13. What Major Artists and Labels Should Do This Week
Major artists can afford less explanation, but they still need platform-native framing.
Major move
Cut live performance into short, lyric-synced vertical moments.
Major move
Seed fan-edit-friendly sections before pushing official clips.
Major move
Use choreography as visual identity, not automatically as a challenge.
Major move
Turn fan demand into captions: “you wanted it, you got it.”
Sleep Theory’s recent release follow-up is a good model for that last point: the caption frames the release as fan-responsive, while the video itself stays performance-led.
14. The Emerging Formats to Watch
The “fly on the wall” studio take
Raw vocal recording is outperforming generic studio b-roll because it creates intimacy and proof.

The emotional-use-case seed
Instead of saying “use my sound,” artists or seeded creators frame the song around a specific person or feeling.

The share-one-person ask
This feels more human than “blow this up” and gives fans a concrete action.

The collab-as-meme reveal
The collaboration is not announced; it is staged as a joke, phrase, or identity moment.

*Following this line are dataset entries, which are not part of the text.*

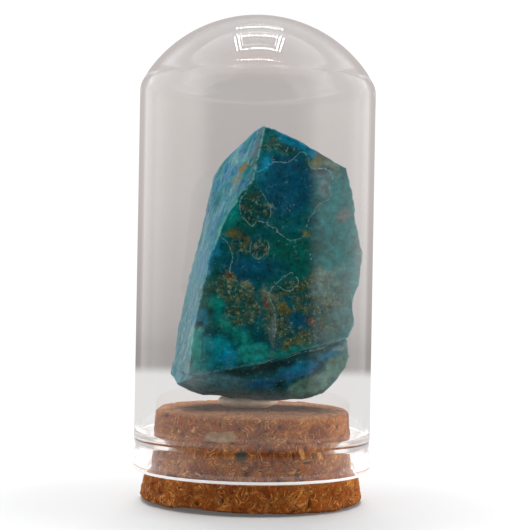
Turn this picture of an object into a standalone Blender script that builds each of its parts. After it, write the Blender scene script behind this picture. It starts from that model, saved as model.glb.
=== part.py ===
"""A rough blue opal on a dab of putty, on a cork base, under a clear glass dome.

Metres, +Z up. The origin is on the table, on the axis of the dome and the cork.
The front of the stone faces -Y.
"""
import math

import bmesh
import bpy
from mathutils import Matrix, Vector

MM = 0.001
GAP = 0.3  # room left between pieces that rest on each other, in mm

# Driving dimensions, in mm. Heights are above the table.
TUBE_RADIUS = 17.0
TUBE_TOP = 58.9
TUBE_WALL = 0.95
DOME_APEX = 69.9
DOME_RADIUS = 19.2
DOME_EDGE = 16.75  # radius where the domed top meets the tube
TOP_WALL = 0.6
CROWN_RADIUS = 17.6  # inside of the domed top
CROWN_EDGE = 15.2
SHOULDER_HEIGHT = 59.6
SHOULDER_ROUND = 3.0
RING_RADIUS = 17.15
RING_BORE = 15.2
RING_HEIGHT = 4.4
SHELF_HEIGHT = 9.9  # where the inside starts to narrow to the ring's bore
SHELF_DROP = 1.9
GLASS_ROUND = 0.5

FOOT_RADIUS = 16.15
SEAT_RADIUS = 15.5
FOOT_HEIGHT = 0.6  # height of the foot's widest place
SEAT_HEIGHT = 4.4
PLUG_RADIUS = 14.6
PLUG_TOP_RADIUS = 14.0
PLUG_TOP = 13.4
CORK_ROUND = 0.4

PUTTY_CENTRE = (-0.7, 0.4)
PUTTY_RADII = (4.3, 3.6)
PUTTY_TOP = 14.3
PUTTY_RINGS = 5

TURNED_STEPS = 48
DOME_STEPS = 12
CROWN_STEPS = 9
ARC_STEP_DEG = 12.0
MERGE = 0.003  # points nearer than this are one, in mm

SMOOTH_DEG = 35
PUTTY_SMOOTH_DEG = 50

# Corners of the stone's main block: (x, y, z) in mm.
RIDGE = [  # edge between the narrow left face and the broad front face, from the peak down
    (1.0, -1.0, 54.0),
    (-0.5, -4.2, 46.0),
    (-4.0, -4.7, 41.2),
    (-6.5, -5.7, 34.3),
    (-8.3, -6.9, 25.0),
    (-9.0, -8.0, 18.1),
]
LEDGE = [  # lower edge of the front face, from the ridge to the right
    (-4.2, -7.2, 19.0),
    (1.4, -6.3, 20.1),
    (7.2, -5.3, 21.9),
    (13.3, -4.2, 24.0),
]
RIGHT_EDGE = [  # right edge of the front face, from the peak down
    (2.6, -1.0, 53.6),
    (4.2, -1.0, 52.7),
    (8.4, -0.6, 50.3),
    (13.0, -0.4, 48.2),
    (14.1, -1.0, 43.2),
    (15.4, -2.1, 35.6),
    (14.2, -3.6, 25.5),
]
LEFT_EDGE = [  # back edge of the left face, from the top down
    (-0.3, 0.5, 53.1),
    (-2.2, 1.9, 51.5),
    (-4.7, 3.5, 49.3),
    (-6.3, 4.5, 47.0),
    (-8.7, 3.5, 35.1),
    (-10.8, 2.5, 26.4),
    (-11.8, 1.5, 19.0),
]
MAIN_BACK = [
    (0.5, 4.5, 51.5),
    (11.0, 6.5, 46.0),
    (12.8, 7.0, 33.0),
    (-5.5, 9.0, 36.0),
    (3.0, 10.5, 30.0),
    (11.0, 7.0, 25.0),
    (-9.0, 7.0, 22.0),
]

# Corners of the layer under the ledge, set back from the front face.
STEP_EDGE = [
    (-8.4, -7.0, 17.9),
    (-4.0, -6.1, 18.8),
    (1.5, -5.2, 19.8),
    (7.2, -4.2, 21.6),
    (13.0, -3.4, 23.7),
]
LAYER_FRONT = [
    (-3.0, -5.4, 16.6),
    (3.5, -4.9, 17.4),
    (9.5, -3.9, 19.0),
]
UNDERSIDE = [
    (-11.8, 1.2, 19.4),
    (-12.0, 0.8, 17.9),
    (-10.8, -3.0, 16.8),
    (-8.0, -2.8, 15.4),
    (-5.8, -2.9, 14.8),
    (3.8, -3.0, 14.6),
    (7.2, -2.6, 14.8),
    (10.1, -1.8, 15.6),
    (12.1, -1.8, 17.9),
    (13.2, -2.2, 19.5),
    (13.8, -2.6, 21.2),
    (10.0, 5.5, 16.6),
    (1.0, 8.0, 15.2),
    (-6.5, 7.0, 15.6),
]
LAYER_TOP = [  # ends inside the main block
    (-7.5, -4.0, 24.0),
    (11.5, -1.5, 28.0),
    (10.5, 6.0, 25.0),
    (1.0, 9.0, 24.0),
    (-8.0, 6.0, 24.0),
]

GLASS_IOR = 1.5
COLOURS = {  # base colour, roughness
    "glass": ((0.90, 0.91, 0.91), 0.05),
    "cork": ((0.42, 0.24, 0.12), 0.85),
    "putty": ((0.45, 0.43, 0.39), 0.70),
    "opal": ((0.02, 0.20, 0.27), 0.35),
}


def clear_scene():
    for obj in list(bpy.data.objects):
        bpy.data.objects.remove(obj, do_unlink=True)


def material(name):
    colour, roughness = COLOURS[name]
    made = bpy.data.materials.new(name)
    made.use_nodes = True
    shader = made.node_tree.nodes["Principled BSDF"]
    shader.inputs["Base Color"].default_value = (*colour, 1.0)
    shader.inputs["Roughness"].default_value = roughness
    shader.inputs["Metallic"].default_value = 0.0
    if name == "glass":
        shader.inputs["Transmission Weight"].default_value = 1.0
        shader.inputs["IOR"].default_value = GLASS_IOR
    return made


def add_object(name, bm, material_name, smooth_deg=None):
    """Turns a bmesh in millimetres into a named object in metres."""
    bmesh.ops.transform(bm, matrix=Matrix.Scale(MM, 4), verts=bm.verts)
    bmesh.ops.recalc_face_normals(bm, faces=bm.faces)
    mesh = bpy.data.meshes.new(name)
    bm.to_mesh(mesh)
    bm.free()
    if smooth_deg is not None:
        mesh.shade_smooth()
        mesh.set_sharp_from_angle(angle=math.radians(smooth_deg))
    mesh.materials.append(material(material_name))
    obj = bpy.data.objects.new(name, mesh)
    bpy.context.scene.collection.objects.link(obj)
    return obj


def rounded(corners):
    """An outline of (r, z, fillet radius) corners, with each fillet as an arc."""
    outline = []
    for i, (r, z, fillet) in enumerate(corners):
        here = Vector((r, z))
        if fillet == 0:
            outline.append(here)
            continue
        to_last = (Vector(corners[i - 1][:2]) - here).normalized()
        to_next = (Vector(corners[i + 1][:2]) - here).normalized()
        half = to_last.angle(to_next) / 2
        centre = here + (to_last + to_next).normalized() * fillet / math.sin(half)
        start = here + to_last * fillet / math.tan(half) - centre
        turn = start.angle_signed(here + to_next * fillet / math.tan(half) - centre)
        steps = max(2, round(abs(math.degrees(turn)) / ARC_STEP_DEG))
        for step in range(steps + 1):
            angle = -turn * step / steps
            outline.append(centre + Matrix.Rotation(angle, 2) @ start)
    return outline


def cap_arc(radius, centre_z, from_r, steps):
    """A dome's profile, from the radius from_r up to the axis."""
    first = math.asin(from_r / radius)
    arc = []
    for step in range(steps + 1):
        angle = first * (1 - step / steps)
        arc.append(Vector((radius * math.sin(angle), centre_z + radius * math.cos(angle))))
    return arc


def turned(outline):
    """A bmesh turned about Z from an outline of (r, z) points that starts and ends on the axis."""
    bm = bmesh.new()
    verts = [bm.verts.new((point.x, 0, point.y)) for point in outline]
    edges = [bm.edges.new(pair) for pair in zip(verts, verts[1:])]
    bmesh.ops.spin(
        bm,
        geom=verts + edges,
        cent=(0, 0, 0),
        axis=(0, 0, 1),
        angle=math.tau,
        steps=TURNED_STEPS,
        use_merge=True,
    )
    bmesh.ops.remove_doubles(bm, verts=bm.verts, dist=MERGE)
    return bm


def glass_dome():
    """Clear tube with a domed top, thicker at its shoulder and in the ring at its mouth."""
    rim = SEAT_HEIGHT + GAP
    wall_radius = TUBE_RADIUS - TUBE_WALL
    outer = rounded([
        (RING_BORE, rim, 0),
        (RING_RADIUS, rim, GLASS_ROUND),
        (TUBE_RADIUS, rim + RING_HEIGHT, 0),
        (TUBE_RADIUS, TUBE_TOP, 0),
    ])
    outer += cap_arc(DOME_RADIUS, DOME_APEX - DOME_RADIUS, DOME_EDGE, DOME_STEPS)
    crown_z = DOME_APEX - TOP_WALL - CROWN_RADIUS
    inner = cap_arc(CROWN_RADIUS, crown_z, CROWN_EDGE, CROWN_STEPS)[::-1]
    inner += rounded([
        (*inner[-1], 0),
        (wall_radius, SHOULDER_HEIGHT, SHOULDER_ROUND),
        (wall_radius, SHELF_HEIGHT, GLASS_ROUND),
        (RING_BORE, SHELF_HEIGHT - SHELF_DROP, GLASS_ROUND),
        (RING_BORE, rim, 0),
    ])[1:]
    return add_object("glass_dome", turned_shell(outer, inner), "glass", SMOOTH_DEG)


def turned_shell(outer, inner):
    """A bmesh turned from an outer outline that ends on the axis and an inner one that starts on it.

    The two meet at the mouth, so together they are one closed skin.
    """
    bm = turned(outer)
    shell = bpy.data.meshes.new("inner_skin")
    skin = turned(inner)
    skin.to_mesh(shell)
    skin.free()
    bm.from_mesh(shell)
    bpy.data.meshes.remove(shell)
    bmesh.ops.remove_doubles(bm, verts=bm.verts, dist=MERGE)
    return bm


def cork_base():
    """Foot, seat for the glass and tapered plug, in one piece."""
    outline = rounded([
        (0, 0, 0),
        (SEAT_RADIUS, 0, 0),
        (FOOT_RADIUS, FOOT_HEIGHT, CORK_ROUND),
        (SEAT_RADIUS, SEAT_HEIGHT, CORK_ROUND),
        (PLUG_RADIUS, SEAT_HEIGHT, 0),
        (PLUG_TOP_RADIUS, PLUG_TOP, CORK_ROUND),
        (0, PLUG_TOP, 0),
    ])
    return add_object("cork_base", turned(outline), "cork", SMOOTH_DEG)


def putty():
    """A dab of putty, pressed to a lens."""
    base = PLUG_TOP + GAP
    height = PUTTY_TOP - base
    profile = [Vector((0, 0))]
    for step in range(PUTTY_RINGS + 1):
        angle = math.pi / 2 * step / PUTTY_RINGS
        profile.append(Vector((math.cos(angle), math.sin(angle))))
    bm = turned(profile)
    size = Matrix.Diagonal((*PUTTY_RADII, height, 1))
    place = Matrix.Translation((*PUTTY_CENTRE, base))
    bmesh.ops.transform(bm, matrix=place @ size, verts=bm.verts)
    return add_object("putty", bm, "putty", PUTTY_SMOOTH_DEG)


def block(name, corners):
    """The convex block that has these corners."""
    bm = bmesh.new()
    for corner in corners:
        bm.verts.new(corner)
    made = bmesh.ops.convex_hull(bm, input=bm.verts)
    inside = [v for v in made["geom_interior"] if isinstance(v, bmesh.types.BMVert)]
    bmesh.ops.delete(bm, geom=inside, context="VERTS")
    return add_object(name, bm, "opal")


def opal():
    """One stone: a main block that overhangs the layer below it."""
    stone = block("opal", RIDGE + LEDGE + RIGHT_EDGE + LEFT_EDGE + MAIN_BACK)
    layer = block("lower_layer", STEP_EDGE + LAYER_FRONT + UNDERSIDE + LAYER_TOP)
    layer.hide_render = True
    layer.display_type = "WIRE"
    union = stone.modifiers.new("join", "BOOLEAN")
    union.operation = "UNION"
    union.object = layer
    return stone


def main():
    clear_scene()
    cork_base()
    glass_dome()
    putty()
    opal()


main()
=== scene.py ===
"""Looks of a rough blue opal on putty and cork, under a clear glass dome."""
import math

import bmesh
import bpy
import numpy as np
from mathutils import Euler, Matrix, Vector, noise


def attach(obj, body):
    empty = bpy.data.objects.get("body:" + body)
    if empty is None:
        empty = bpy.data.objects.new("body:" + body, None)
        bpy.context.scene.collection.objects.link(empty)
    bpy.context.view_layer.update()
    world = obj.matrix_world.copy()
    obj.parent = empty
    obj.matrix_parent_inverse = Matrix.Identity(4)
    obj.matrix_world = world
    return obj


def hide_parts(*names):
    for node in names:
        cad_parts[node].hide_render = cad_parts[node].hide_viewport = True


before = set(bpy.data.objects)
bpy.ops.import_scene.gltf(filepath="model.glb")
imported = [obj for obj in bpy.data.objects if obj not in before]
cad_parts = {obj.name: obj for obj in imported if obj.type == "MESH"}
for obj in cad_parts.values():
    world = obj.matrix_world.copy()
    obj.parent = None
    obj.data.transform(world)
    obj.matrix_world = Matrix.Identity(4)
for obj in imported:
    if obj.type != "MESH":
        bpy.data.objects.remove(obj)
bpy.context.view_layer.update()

MM = 0.001

# ---------------------------------------------------------------- camera, in mm and degrees
PHOTO_SIDE_PX = 530
FOCAL_PX = 1520
SENSOR = 36.0
CAMERA_PLACE = (1.45, -220.0, 33.94)
CAMERA_ROLL_DEG = 1.02

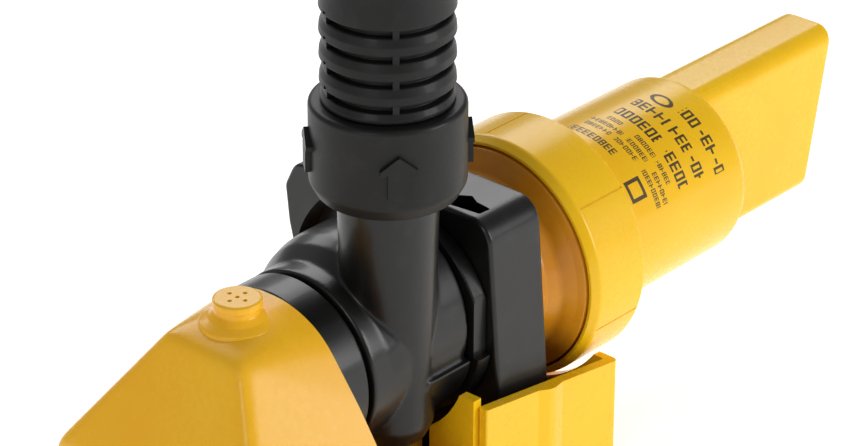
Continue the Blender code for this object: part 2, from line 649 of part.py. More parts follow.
def build_outlet():
    centre = (TUBE_X, TUBE_Y, 0.0)
    section = [(COLLAR_BOTTOM, 11.1), (COLLAR_BOTTOM, 13.2), (82.0, 14.6), (83.6, 15.9)]
    section += [(85.4, COLLAR_RADIUS), (98.4, COLLAR_RADIUS), (100.4, 16.0)]
    section += [(101.6, 15.1), (COLLAR_TOP, 14.6), (COLLAR_TOP, 12.4), (88.0, 12.4)]
    section += [(88.0, 8.6), (85.6, 8.6), (85.6, 11.1), (84.4, 11.1), (84.4, 12.3)]
    section += [(82.4, 12.3), (82.4, 11.1)]
    collar = revolve("outlet_collar", section, centre, "Z", 36)
    for index, place in enumerate(((0.643, 0.766, 92.0), (-0.643, -0.766, 92.0))):
        x = TUBE_X + 16.9 * place[0]
        y = TUBE_Y + 16.9 * place[1]
        lug = rounded_lug(place, 3.0, 1.1)
        points = [(x + u, y + v) for u, v in lug]
        join(collar, prism("lug_%d" % index, points, place[2] - 4.7, place[2] + 4.7, "Z"))
    paint(bake(collar), BLACK, 0.42)
    section = circle_section(83.4, 11.45, 0.75)
    paint(revolve("collar_o_ring", section, centre, "Z", 32), RUBBER, 0.7)
    paint(sleeve("valve_seat", 8.2, 12.1, 88.2, 89.8, centre, "Z", 36), RUBBER, 0.7)


def rounded_lug(direction, half_width, depth):
    out = Vector((direction[0], direction[1]))
    across = Vector((-direction[1], direction[0]))
    corners = (out * -depth - across * half_width, out * depth - across * half_width)
    corners += (out * depth + across * half_width, out * -depth + across * half_width)
    return [(corner.x, corner.y) for corner in corners]


def build_hose_tail():
    centre = (TUBE_X, TUBE_Y, 0.0)
    section = [(92.8, 11.0), (92.8, 12.1), (COLLAR_TOP + 0.3, 12.1), (COLLAR_TOP + 0.3, 14.3)]
    start = 106.8
    section += [(start - 1.0, 13.6), (start - 1.0, 12.5)]
    for rib in range(HOSE_RIBS):
        low = start + HOSE_PITCH * rib
        section += [(low, 12.5), (low, HOSE_RADIUS), (low + 4.3, 13.4), (low + 4.3, 12.5)]
    section = section[:-1]
    section += [(142.0, HOSE_SMALL_RADIUS - 0.3)]
    for rib in range(3):
        low = 143.0 + 4.6 * rib
        section += [(low, 9.1), (low, HOSE_SMALL_RADIUS), (low + 3.8, 9.1)]
    section += [(HOSE_TOP, 8.9), (HOSE_TOP, 7.4), (141.0, 7.4), (136.0, 11.0)]
    tail = revolve("hose_tail", section, centre, "Z", 28)
    paint(tail, BLACK, 0.45)


def build_valve():
    hinge = (TUBE_X - 9.4, TUBE_Y, 91.3)
    flap = revolve("valve_flap", [(-1.1, 0.0), (-1.1, 8.6), (0.2, 8.6), (0.2, 0.0)],
                   (TUBE_X, TUBE_Y, 91.3), "Z", 32)
    move_origin(flap, hinge)
    knuckle = rod("knuckle", 1.1, -2.2, 2.2, hinge, "Y", 16)
    join(flap, knuckle)
    bake(flap)
    cut(flap, rod("knuckle_bore", 0.65, -4.0, 4.0, hinge, "Y", 16))
    paint(bake(flap), RUBBER, 0.6)
    pin = rod("flap_pin", 0.58, -3.4, 3.4, hinge, "Y", 16)
    paint(pin, STEEL, 0.25, 1.0)


def move_origin(obj, place):
    """Puts the object's origin at a point in mm without moving its mesh."""
    target = Vector(place) * MM
    obj.data.transform(Matrix.Translation(obj.location - target))
    obj.location = target


def main():
    clear_scene()
    build_base()
    build_hood()
    build_button()
    build_inlet()
    build_volute()
    build_impeller()
    build_back_plate()
    build_block()
    build_electronics()
    build_neck_and_ring()
    build_motor_housing()
    build_motor()
    build_outlet()
    build_hose_tail()
    build_valve()


main()
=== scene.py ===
# Small submersible bilge pump: a strainer hood and tray, a wet end with an upright
# hose tail, a switch housing and a motor barrel with a tail fin.
import math

import bpy
from mathutils import Matrix, Vector


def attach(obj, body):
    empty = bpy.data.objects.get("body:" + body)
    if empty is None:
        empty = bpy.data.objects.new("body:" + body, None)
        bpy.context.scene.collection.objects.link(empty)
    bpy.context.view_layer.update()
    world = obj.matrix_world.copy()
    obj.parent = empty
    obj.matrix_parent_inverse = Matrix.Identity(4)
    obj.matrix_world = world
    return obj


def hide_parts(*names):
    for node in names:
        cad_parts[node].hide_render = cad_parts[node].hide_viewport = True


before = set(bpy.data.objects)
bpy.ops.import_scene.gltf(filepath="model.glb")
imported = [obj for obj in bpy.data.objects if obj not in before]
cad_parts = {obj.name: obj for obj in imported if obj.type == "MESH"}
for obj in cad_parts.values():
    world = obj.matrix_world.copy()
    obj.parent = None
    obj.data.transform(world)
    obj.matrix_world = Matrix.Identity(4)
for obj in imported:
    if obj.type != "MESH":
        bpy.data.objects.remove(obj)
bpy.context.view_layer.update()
print("frame loaded:", len(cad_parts), "nodes")

mm = 0.001
axisHeight = 42.0  # pump axis above the underside of the tray, in mm
pumpAxis = (0.0, 0.0, axisHeight)


# modelling helpers
def rest():
    if bpy.context.mode != "OBJECT":
        bpy.ops.object.mode_set(mode="OBJECT")
    bpy.ops.object.select_all(action="DESELECT")


def pick(obj):
    rest()
    obj.select_set(True)
    bpy.context.view_layer.objects.active = obj
    return obj


def edit(obj):
    pick(obj)
    bpy.ops.object.mode_set(mode="EDIT")
    bpy.ops.mesh.select_all(action="SELECT")


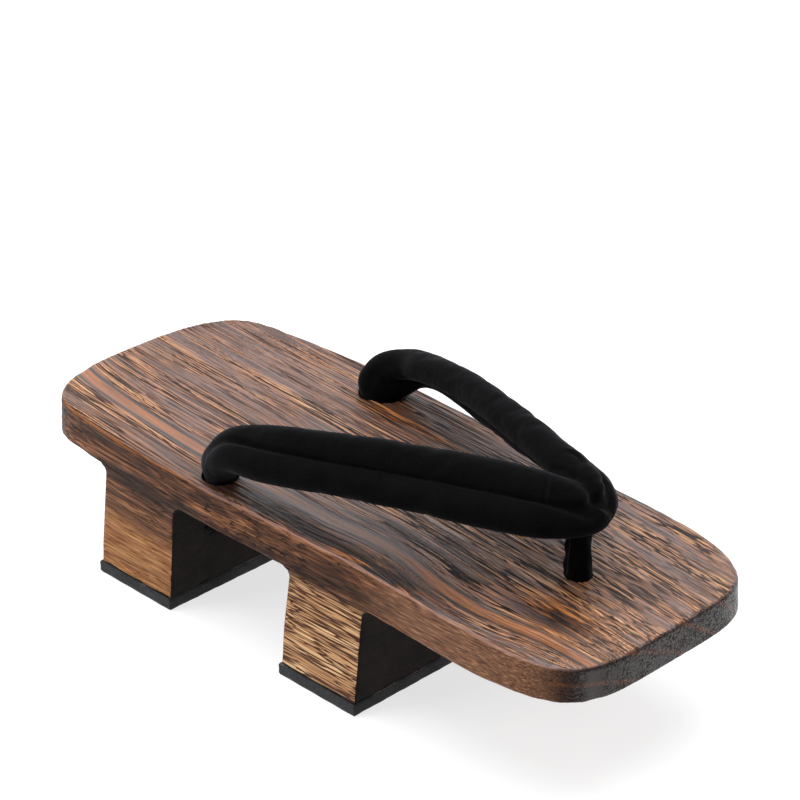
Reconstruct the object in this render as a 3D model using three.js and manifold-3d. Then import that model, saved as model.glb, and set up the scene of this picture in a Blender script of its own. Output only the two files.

The fan-edit portability test
Songs with edit-friendly emotional sections are moving into TV, celebrity, and fandom edits faster than traditional artist promo.

Bottom Line
The best music marketing this week is not asking audiences to support a song; it is giving them a reason to use it. Major artists are packaging songs as visual worlds, while independents are breaking through with vulnerable lyrics, raw proof, and tiny fan missions.
If you are planning a release right now, build the campaign around portability: one lyric for confession TikTok, one section for edits, one prompt for creators, one BTS proof moment, and one fan job that makes listeners feel like part of the rollout.